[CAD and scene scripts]
>> Start
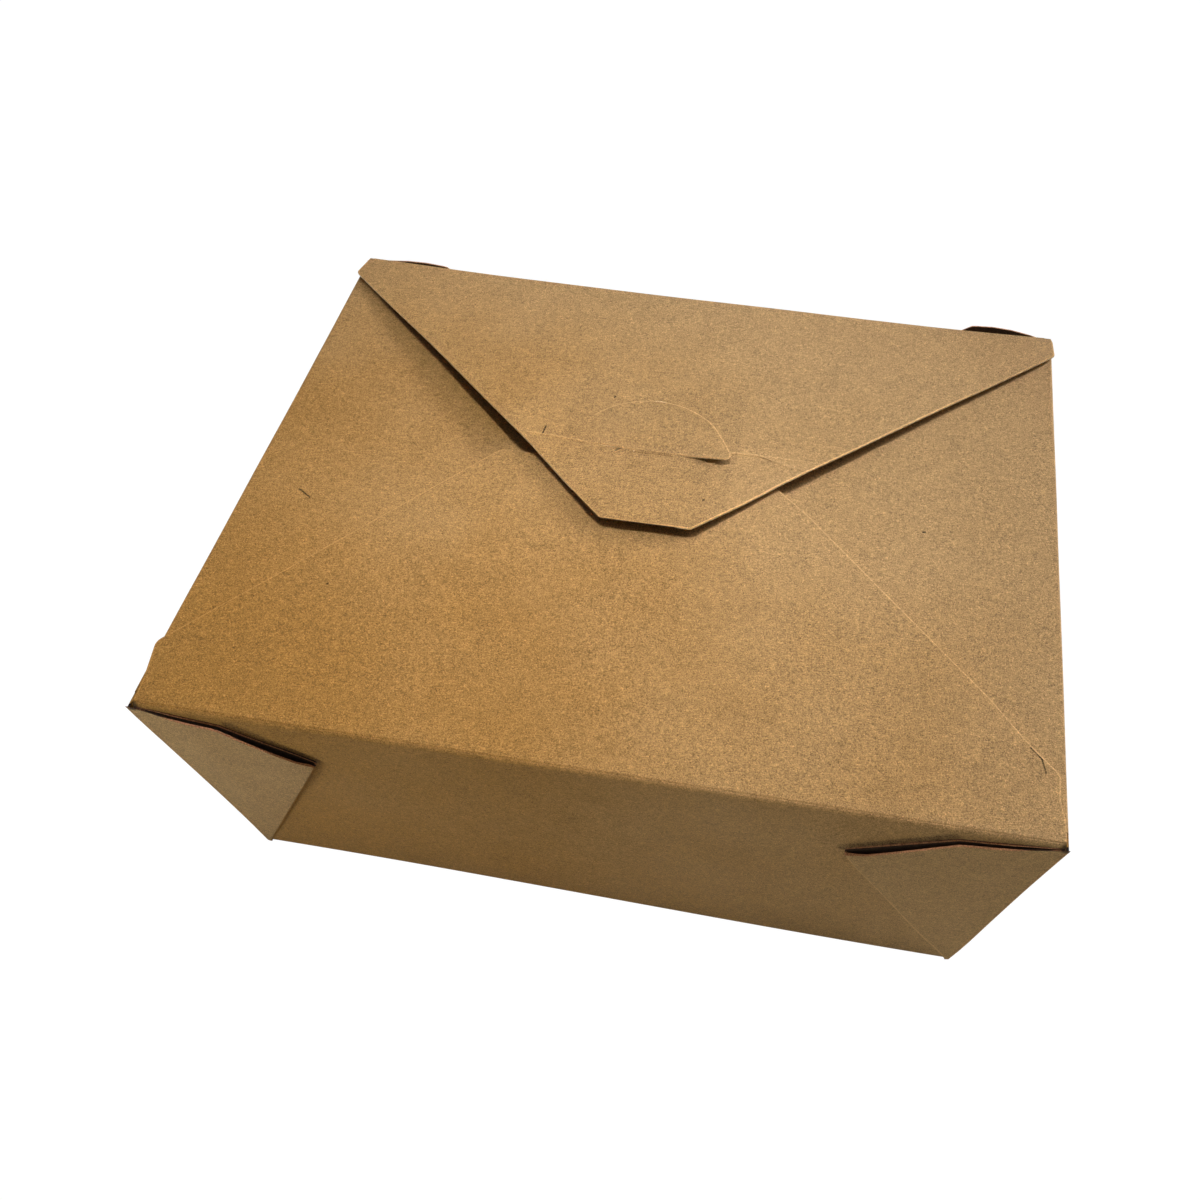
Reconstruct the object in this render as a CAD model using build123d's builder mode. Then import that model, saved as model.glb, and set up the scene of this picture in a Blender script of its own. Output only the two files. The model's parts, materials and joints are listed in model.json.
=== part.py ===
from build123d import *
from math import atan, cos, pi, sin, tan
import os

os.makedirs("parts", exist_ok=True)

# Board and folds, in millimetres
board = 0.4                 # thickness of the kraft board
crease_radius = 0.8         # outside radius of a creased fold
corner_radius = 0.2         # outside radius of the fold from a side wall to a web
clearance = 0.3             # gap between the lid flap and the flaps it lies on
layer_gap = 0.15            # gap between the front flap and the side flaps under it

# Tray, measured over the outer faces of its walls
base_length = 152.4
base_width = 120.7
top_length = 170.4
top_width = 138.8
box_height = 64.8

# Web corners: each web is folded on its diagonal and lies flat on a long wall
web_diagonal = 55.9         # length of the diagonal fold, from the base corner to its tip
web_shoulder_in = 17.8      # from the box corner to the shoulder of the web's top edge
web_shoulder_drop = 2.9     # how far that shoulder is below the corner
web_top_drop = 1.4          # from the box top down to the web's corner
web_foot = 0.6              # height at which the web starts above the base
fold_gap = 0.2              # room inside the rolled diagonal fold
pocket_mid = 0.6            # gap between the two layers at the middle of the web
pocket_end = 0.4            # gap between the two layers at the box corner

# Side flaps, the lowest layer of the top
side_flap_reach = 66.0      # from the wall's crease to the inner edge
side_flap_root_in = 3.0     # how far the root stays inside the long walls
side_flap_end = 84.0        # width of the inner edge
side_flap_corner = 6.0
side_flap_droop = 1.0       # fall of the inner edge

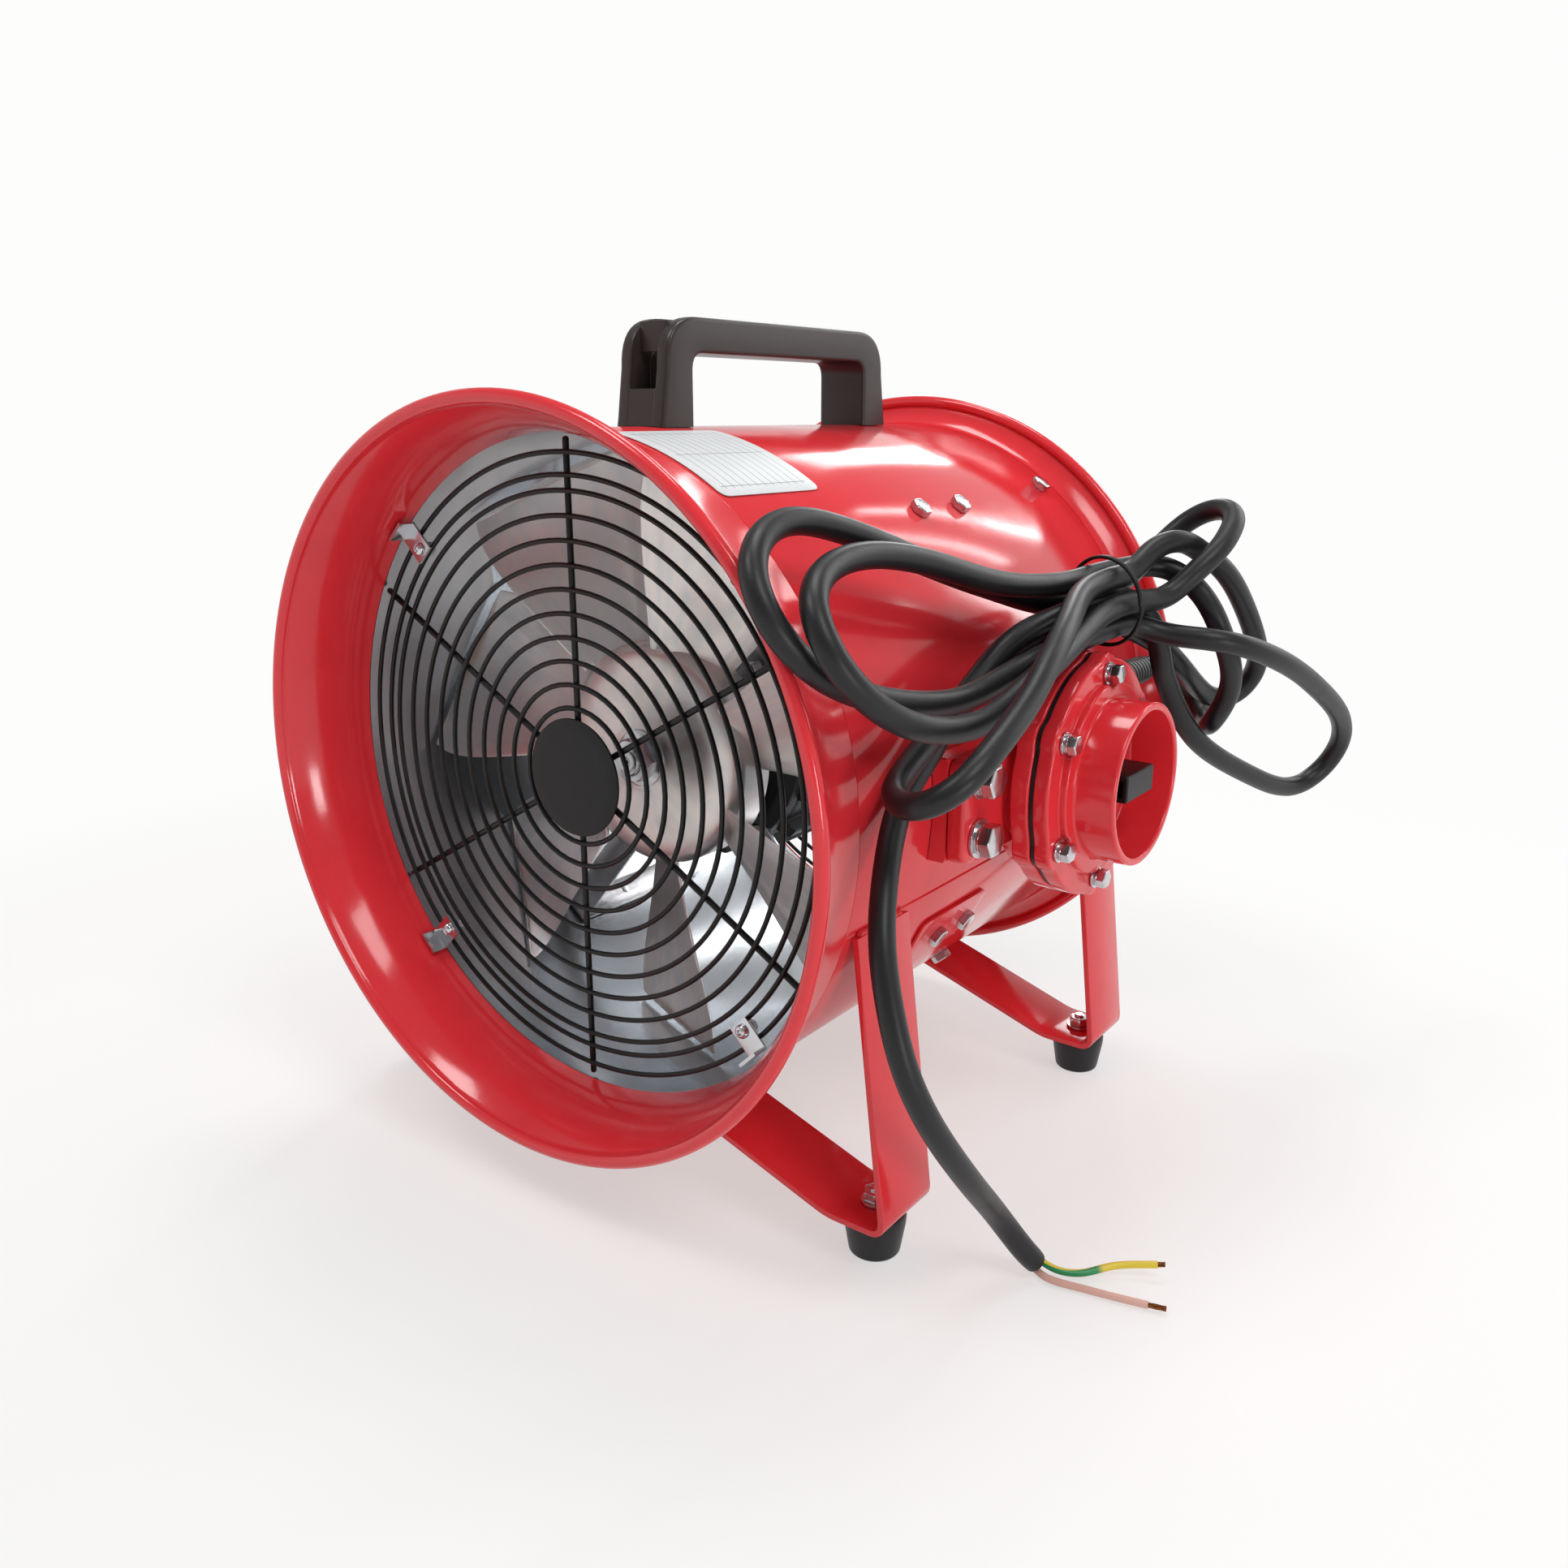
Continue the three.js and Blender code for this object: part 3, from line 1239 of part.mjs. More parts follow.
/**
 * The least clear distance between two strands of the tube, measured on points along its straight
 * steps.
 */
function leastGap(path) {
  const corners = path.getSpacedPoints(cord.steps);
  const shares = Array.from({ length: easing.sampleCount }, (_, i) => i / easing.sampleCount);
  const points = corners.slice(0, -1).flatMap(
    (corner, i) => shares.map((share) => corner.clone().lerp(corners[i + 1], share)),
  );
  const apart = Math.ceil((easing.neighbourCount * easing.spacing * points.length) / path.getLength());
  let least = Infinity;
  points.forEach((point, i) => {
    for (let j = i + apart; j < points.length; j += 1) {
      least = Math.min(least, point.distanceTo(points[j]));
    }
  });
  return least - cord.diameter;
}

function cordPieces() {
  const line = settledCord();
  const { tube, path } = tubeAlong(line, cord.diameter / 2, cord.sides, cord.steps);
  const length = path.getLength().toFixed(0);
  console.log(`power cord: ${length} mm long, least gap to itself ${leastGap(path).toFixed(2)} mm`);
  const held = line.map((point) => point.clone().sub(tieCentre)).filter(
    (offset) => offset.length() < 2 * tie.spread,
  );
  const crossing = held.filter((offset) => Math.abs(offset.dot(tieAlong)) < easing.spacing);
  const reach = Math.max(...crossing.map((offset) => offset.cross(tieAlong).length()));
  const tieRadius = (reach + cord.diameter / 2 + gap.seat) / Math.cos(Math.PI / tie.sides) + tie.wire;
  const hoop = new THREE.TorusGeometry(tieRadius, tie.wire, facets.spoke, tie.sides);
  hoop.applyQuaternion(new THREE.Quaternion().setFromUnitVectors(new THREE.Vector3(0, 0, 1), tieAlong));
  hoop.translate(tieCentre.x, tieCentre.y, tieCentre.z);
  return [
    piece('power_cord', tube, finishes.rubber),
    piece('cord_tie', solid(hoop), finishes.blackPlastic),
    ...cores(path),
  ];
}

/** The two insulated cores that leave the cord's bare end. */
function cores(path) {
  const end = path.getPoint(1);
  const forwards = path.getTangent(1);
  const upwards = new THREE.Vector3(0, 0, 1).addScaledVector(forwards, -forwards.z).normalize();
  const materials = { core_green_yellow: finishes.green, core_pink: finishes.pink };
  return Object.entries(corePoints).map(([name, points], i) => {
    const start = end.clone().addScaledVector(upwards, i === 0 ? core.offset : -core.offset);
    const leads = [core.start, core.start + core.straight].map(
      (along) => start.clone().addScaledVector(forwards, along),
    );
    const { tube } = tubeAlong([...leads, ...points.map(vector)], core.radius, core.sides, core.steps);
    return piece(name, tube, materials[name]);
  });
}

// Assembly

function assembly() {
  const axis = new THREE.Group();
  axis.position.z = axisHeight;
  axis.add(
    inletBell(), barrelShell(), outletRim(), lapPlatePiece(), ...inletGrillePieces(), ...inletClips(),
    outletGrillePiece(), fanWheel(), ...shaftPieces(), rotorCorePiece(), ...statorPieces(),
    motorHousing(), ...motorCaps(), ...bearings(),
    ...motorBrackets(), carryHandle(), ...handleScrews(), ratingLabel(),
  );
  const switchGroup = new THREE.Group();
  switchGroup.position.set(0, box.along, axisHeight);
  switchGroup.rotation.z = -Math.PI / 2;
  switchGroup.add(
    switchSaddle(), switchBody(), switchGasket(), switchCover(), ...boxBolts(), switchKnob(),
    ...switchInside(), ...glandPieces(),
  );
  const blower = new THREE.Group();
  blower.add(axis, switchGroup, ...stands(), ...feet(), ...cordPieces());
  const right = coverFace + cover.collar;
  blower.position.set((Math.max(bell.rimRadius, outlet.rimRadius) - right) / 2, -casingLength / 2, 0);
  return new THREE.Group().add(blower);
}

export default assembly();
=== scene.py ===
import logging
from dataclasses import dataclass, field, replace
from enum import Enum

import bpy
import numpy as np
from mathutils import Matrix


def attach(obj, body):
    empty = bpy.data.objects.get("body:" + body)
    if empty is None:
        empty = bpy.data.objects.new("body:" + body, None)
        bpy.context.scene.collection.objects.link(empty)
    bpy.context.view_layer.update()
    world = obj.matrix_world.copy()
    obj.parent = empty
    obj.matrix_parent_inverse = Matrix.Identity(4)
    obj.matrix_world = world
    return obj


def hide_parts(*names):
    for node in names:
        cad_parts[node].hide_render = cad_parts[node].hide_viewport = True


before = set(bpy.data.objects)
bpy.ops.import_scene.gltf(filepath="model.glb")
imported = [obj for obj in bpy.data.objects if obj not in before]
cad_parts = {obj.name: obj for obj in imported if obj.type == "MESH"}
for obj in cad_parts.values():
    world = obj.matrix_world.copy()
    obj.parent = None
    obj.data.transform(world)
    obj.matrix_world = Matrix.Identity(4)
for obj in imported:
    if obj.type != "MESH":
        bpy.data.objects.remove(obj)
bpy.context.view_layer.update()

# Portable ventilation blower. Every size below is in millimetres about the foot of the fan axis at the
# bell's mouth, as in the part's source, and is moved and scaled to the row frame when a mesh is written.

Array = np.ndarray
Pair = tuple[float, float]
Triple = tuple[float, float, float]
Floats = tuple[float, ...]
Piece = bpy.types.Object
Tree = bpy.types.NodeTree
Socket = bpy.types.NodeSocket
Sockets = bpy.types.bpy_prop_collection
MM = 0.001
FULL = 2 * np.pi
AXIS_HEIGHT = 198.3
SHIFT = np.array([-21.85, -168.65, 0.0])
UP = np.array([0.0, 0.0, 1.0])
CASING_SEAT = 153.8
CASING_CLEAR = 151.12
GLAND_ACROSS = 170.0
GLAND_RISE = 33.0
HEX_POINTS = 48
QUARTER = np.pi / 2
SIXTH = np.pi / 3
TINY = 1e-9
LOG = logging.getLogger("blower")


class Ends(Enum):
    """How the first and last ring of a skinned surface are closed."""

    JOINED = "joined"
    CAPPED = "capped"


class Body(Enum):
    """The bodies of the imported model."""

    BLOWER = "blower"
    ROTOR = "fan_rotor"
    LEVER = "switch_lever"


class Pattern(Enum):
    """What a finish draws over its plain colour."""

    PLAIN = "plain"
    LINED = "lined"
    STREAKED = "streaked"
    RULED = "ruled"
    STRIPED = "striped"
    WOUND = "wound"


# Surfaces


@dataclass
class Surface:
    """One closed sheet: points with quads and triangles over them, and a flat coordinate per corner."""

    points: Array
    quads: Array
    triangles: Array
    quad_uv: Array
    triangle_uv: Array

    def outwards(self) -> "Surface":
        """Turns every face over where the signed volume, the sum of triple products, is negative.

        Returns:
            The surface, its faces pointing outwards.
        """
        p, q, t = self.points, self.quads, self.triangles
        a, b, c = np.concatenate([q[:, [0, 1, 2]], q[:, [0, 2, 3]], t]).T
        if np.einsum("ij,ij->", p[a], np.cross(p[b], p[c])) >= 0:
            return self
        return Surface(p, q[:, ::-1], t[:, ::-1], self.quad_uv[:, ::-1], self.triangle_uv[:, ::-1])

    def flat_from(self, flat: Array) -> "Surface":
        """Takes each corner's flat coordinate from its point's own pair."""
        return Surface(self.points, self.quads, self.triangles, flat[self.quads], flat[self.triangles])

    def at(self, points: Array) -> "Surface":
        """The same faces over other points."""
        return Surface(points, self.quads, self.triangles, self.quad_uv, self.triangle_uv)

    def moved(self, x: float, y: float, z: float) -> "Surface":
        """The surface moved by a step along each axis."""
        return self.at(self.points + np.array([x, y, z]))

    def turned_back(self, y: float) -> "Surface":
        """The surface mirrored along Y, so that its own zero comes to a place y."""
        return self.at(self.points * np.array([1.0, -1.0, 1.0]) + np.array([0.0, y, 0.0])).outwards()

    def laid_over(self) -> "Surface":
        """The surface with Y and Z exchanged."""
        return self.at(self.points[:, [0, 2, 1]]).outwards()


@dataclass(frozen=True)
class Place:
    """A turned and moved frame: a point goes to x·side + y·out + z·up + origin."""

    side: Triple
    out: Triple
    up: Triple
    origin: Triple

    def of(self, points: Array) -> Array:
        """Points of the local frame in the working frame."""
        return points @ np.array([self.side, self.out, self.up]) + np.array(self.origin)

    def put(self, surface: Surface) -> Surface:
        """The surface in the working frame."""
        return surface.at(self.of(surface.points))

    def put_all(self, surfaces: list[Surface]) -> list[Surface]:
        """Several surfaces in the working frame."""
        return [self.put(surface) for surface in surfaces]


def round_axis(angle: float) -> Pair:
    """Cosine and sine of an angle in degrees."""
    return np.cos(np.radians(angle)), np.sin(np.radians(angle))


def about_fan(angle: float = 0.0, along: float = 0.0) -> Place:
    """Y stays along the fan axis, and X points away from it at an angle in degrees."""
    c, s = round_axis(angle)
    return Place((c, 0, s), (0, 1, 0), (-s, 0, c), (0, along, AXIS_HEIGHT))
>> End
## SET TASK
Determine how many lines above contain "imported" as a word or string. Give the number alone.

## RESPONSE TO THE EXERCISE
4